Один из детских рассказов Зощенко называется «Не надо врать!». Действительно, врать нехорошо, а главное, вредно, потому что сам начинаешь верить. Но врется – вольно или невольно. Правда же глаза колет. Сатиру, критику, демифологизацию мы инстинктивно не любим, даже понимая, что вещи это нужные, так сказать, санитары леса.
Главный козырь литературоведения и, соответственно, литературоведческого взгляда на мир – умение правильно читать. Правда, в наш постмодерный век возможность объективного знания всячески оспаривается. Эпохи самоуверенного рационализма и разъедающего релятивизма постоянно сменяют друг друга. Лейбниц надеялся сделать наши рассуждения точными, как математические формулы, «чтобы… иметь возможность в споре с оппонентами просто сказать: “Давайте посчитаем, и посмотрим, кто из нас прав”». А Гёте устами Вертера сказал: «На этом свете человек редко понимает другого». Или, как воскликнула много лет назад одна дама в ответ на призыв внести в расточаемые ею безмерные похвалы своему сынишке элемент объективности: «А кому нужна эта хваленая объективность?!»

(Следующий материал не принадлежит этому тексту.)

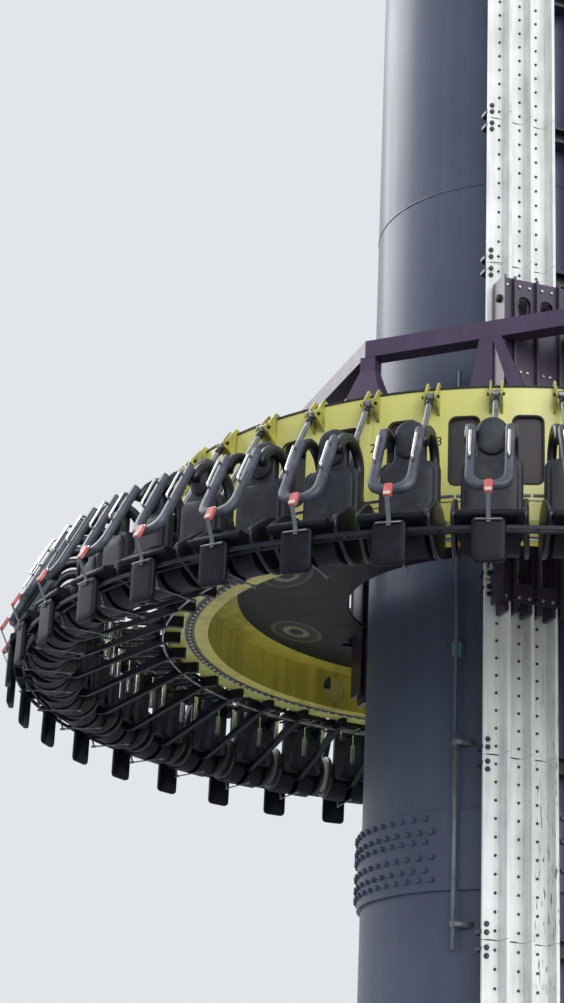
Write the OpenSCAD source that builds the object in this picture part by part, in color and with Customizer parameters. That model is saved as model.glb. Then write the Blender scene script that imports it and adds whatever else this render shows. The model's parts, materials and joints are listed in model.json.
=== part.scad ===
// Drop tower ride, drawn as a scale model at one tenth of the real size, in millimetres.
// The ride vehicle is drawn part way up the tower, where its bottom hangs at ring_bottom_z.
// The front is -Y. An azimuth is measured from the front, counter-clockwise seen from above.

/* [Tower] */
// Height of the whole tower
tower_h = 9600; // [9000:50:10000]
// Outer diameter of the tower tube
tube_d = 292; // [284:1:296]
// Wall of the tower tube
tube_wall = 3; // [2:0.5:6]
// Height of the lowest splice between tube sections
first_splice_z = 552; // [540:1:564]
// Length of one tube section
section_l = 1200; // [1150:10:1250]
// Gap between two tube sections, hidden by the collar
section_gap = 0.4; // [0.2:0.1:1]
// Height of the collar that joins two tube sections
collar_h = 75; // [60:1:90]
// Thickness of that collar
collar_t = 3.5; // [2:0.5:5]
// Width of the base flange outside the tube
flange_w = 59; // [50:1:70]
// Thickness of the base flange
flange_t = 8; // [6:1:12]
// Number of anchor bolt holes in the base flange
anchor_n = 24; // [12:2:36]
// Diameter of an anchor bolt hole
anchor_d = 6; // [4:0.5:8]
// Distance of the anchor bolts from the flange's edge
anchor_edge = 15; // [10:1:20]
// Height of the gussets on the base flange
gusset_h = 52; // [30:1:60]
// Thickness of a gusset
gusset_t = 3; // [2:0.5:5]

/* [Rails] */
// Height of the lowest rail joint
first_joint_z = 123; // [115:1:135]
// Height of one bay of brake fins, from joint to joint
bay_h = 169; // [165:1:172]
// Number of bays that carry brake fins
brake_bays = 19; // [17:1:20]
// Number of plain rail lengths above the brake fins
plain_bays = 5; // [4:1:6]
// Seam between two rail lengths
rail_seam = 0.5; // [0.3:0.1:1]
// Distance of the back of the rail plates from the tower's axis
rail_y = 164; // [160:0.5:168]
// Thickness of a rail plate
rail_t = 3; // [2:0.5:4]
// Distance of the inner edge of a rail plate from the centre line
rail_in = 33; // [31:0.5:35]
// Width of a front rail plate
rail_w = 70.6; // [68:0.2:72]
// Distance of the first brake fin from the centre line
fin_in = 37.8; // [37:0.1:38.5]
// Distance from one brake fin to the next
fin_pitch = 24.3; // [24:0.1:24.6]
// Number of brake fins on one front rail plate
fin_n = 3; // [2:1:3]
// Number of brake fins on one back rail plate
back_fin_n = 2; // [1:1:2]
// Width of a back rail plate
back_rail_w = 59; // [54:0.5:60]
// Thickness of a brake fin
fin_t = 3.2; // [2:0.2:4]
// Depth of a brake fin in front of its plate
fin_h = 18; // [14:1:20]
// Depth of the lip on the plain rail plates
lip_h = 10; // [6:1:14]
// Height of a rail bracket
bracket_h = 18; // [14:1:20]
// Thickness of a rail bracket's two plates
bracket_t = 3; // [2:0.5:4]
// Distance of the web between them from the rail plate
web_off = 9; // [6:1:12]
// Width of the rounded cheek that a rail bracket leaves beside the tube
bracket_back = 62; // [50:1:66]
// Width of the guide rail
guide_w = 16; // [12:1:18]
// Depth of the guide rail
guide_h = 12; // [8:1:14]
// Number of guide rail lengths
guide_n = 8; // [6:1:10]

/* [Services] */
// Azimuth of the conduit pipe and the junction box
conduit_az = -44; // [-50:1:-42]
// Diameter of the conduit pipe
conduit_d = 3.4; // [2:0.2:5]
// Gap between the tube and the conduit pipe
conduit_off = 7; // [5:0.5:8]
// Lower end of the conduit pipe
conduit_z = 459; // [440:1:480]
// Length of the conduit pipe
conduit_l = 202; // [180:1:220]
// Height of the flat bars that hold the conduit pipe
conduit_bar_h = 5; // [3:0.5:8]
// Thickness of those bars
conduit_bar_t = 2; // [1:0.25:3]
// Side of the junction box
box_w = 9; // [6:1:14]
// Height of the junction box
box_h = 14; // [10:1:20]
// Height of the junction box above the ground
box_z = 738; // [720:1:760]

/* [Tower head] */
// Height of the head above the deck
head_h = 200; // [160:5:240]
// Diameter of the service deck
deck_d = 540; // [500:5:600]
// Thickness of the service deck
deck_t = 6; // [4:1:10]
// Depth of the ribs under the deck
deck_rib_h = 36; // [24:1:44]
// Number of ribs under the deck and of railing posts
deck_rib_n = 24; // [12:2:30]
// Height of the railing
railing_h = 110; // [100:1:120]
// Diameter of the railing's tubes
railing_d = 4; // [3:0.5:6]
// Width of a sheave housing
sheave_w = 84; // [70:1:100]
// Depth of a sheave housing
sheave_l = 92; // [80:1:100]
// Height of a sheave housing
sheave_h = 96; // [80:1:110]
// Distance of the sheave housings from the tower's axis
sheave_y = 139; // [136:1:144]
// Diameter of the head's cap
cap_d = 262; // [240:1:268]

/* [Ride vehicle] */
// Height of the vehicle's bottom edge above the ground, as drawn
ring_bottom_z = 791; // [780:1:800]
// Outer diameter of the yellow drum
drum_d = 720; // [710:1:730]
// Height of the yellow drum
drum_h = 134; // [126:1:140]
// Thickness of the drum's sheet
drum_t = 3; // [2:0.5:4]
// Width of the drum's section
drum_w = 25; // [22:0.5:28]
// Chamfer at the drum's lower edge
drum_chamfer = 6; // [4:0.5:8]
// Number of drum segments
segment_n = 20; // [20:20:40]
// Seam between two drum segments
drum_seam = 0.3; // [0.2:0.1:0.6]
// Width of a window in the drum
window_w = 27; // [22:0.5:30]
// Height of a window in the drum
window_h = 65; // [55:1:70]
// Height of the window's sill above the drum's lower edge
window_sill = 40; // [34:1:46]
// Corner radius of a window
window_r = 6; // [3:0.5:8]
// Thickness of a window pane
pane_t = 1.2; // [0.8:0.1:1.6]
// Running gap between the drum and the slewing ring
bearing_gap = 0.4; // [0.3:0.1:0.6]
// Width of the slewing ring
bearing_w = 9.6; // [8:0.2:12]
// Height of the slewing ring
bearing_h = 12; // [9:0.5:16]
// Width of the inner ring's bottom flange
inner_flange_w = 11; // [8:0.5:14]
// Height of the inner ring
inner_h = 45; // [42:0.5:50]
// Width of the inner ring's top flange
inner_top_w = 31; // [26:0.5:36]
// Diameter of the round holes in the inner ring
inner_hole_d = 30; // [24:1:34]
// Number of inner ring and slewing ring segments
inner_n = 8; // [8:4:16]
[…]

Речь не идет, конечно, о владении какой-то последней спасительной истиной и еще менее о намерении пасти народы. Объективность – дело скользкое. Претендовать можно разве что на подрыв торжествующих стереотипов.
Недаром чуть ли не единственным признаком, на котором сходятся разные определения реалистического письма, является отталкивание от условностей предшествующего стиля. То есть реализм, объективность, истина – это «не то, что вы думаете». Постоянно возникает задача наведения на резкость – в противовес диффузному, невнимательному, инертному, замыленному зрению и вообще повторению привычной жвачки.
Чтобы преодолевать стереотипы, надо ясно понимать, в чем они состоят. Проходя с американскими первокурсниками солженицынский «Случай на станции Кочетовка», приходится сталкиваться с регулярной – для нас удивительной! – реакцией: большинство студентов остаются в полном и совершенно добросовестном недоумении относительно того, был ли задержанный осенью 1941 года лейтенантом Зотовым странный солдат без документов, путающийся в вопросе о новом названии Царицына, немецким шпионом. По ходу совместного разбора удается выявить множество искусно выстроенных автором эзоповских деталей, из которых видно, что нет, не был. Но главным аргументом, объясняющим, почему для советского читателя 60-х годов такого вопроса даже не возникало, становится известие, что шпиономания была общим местом соцреалистического канона, и недавнему лагернику Солженицыну не было никакого смысла пробиваться в печать с еще одним сочинением на тему.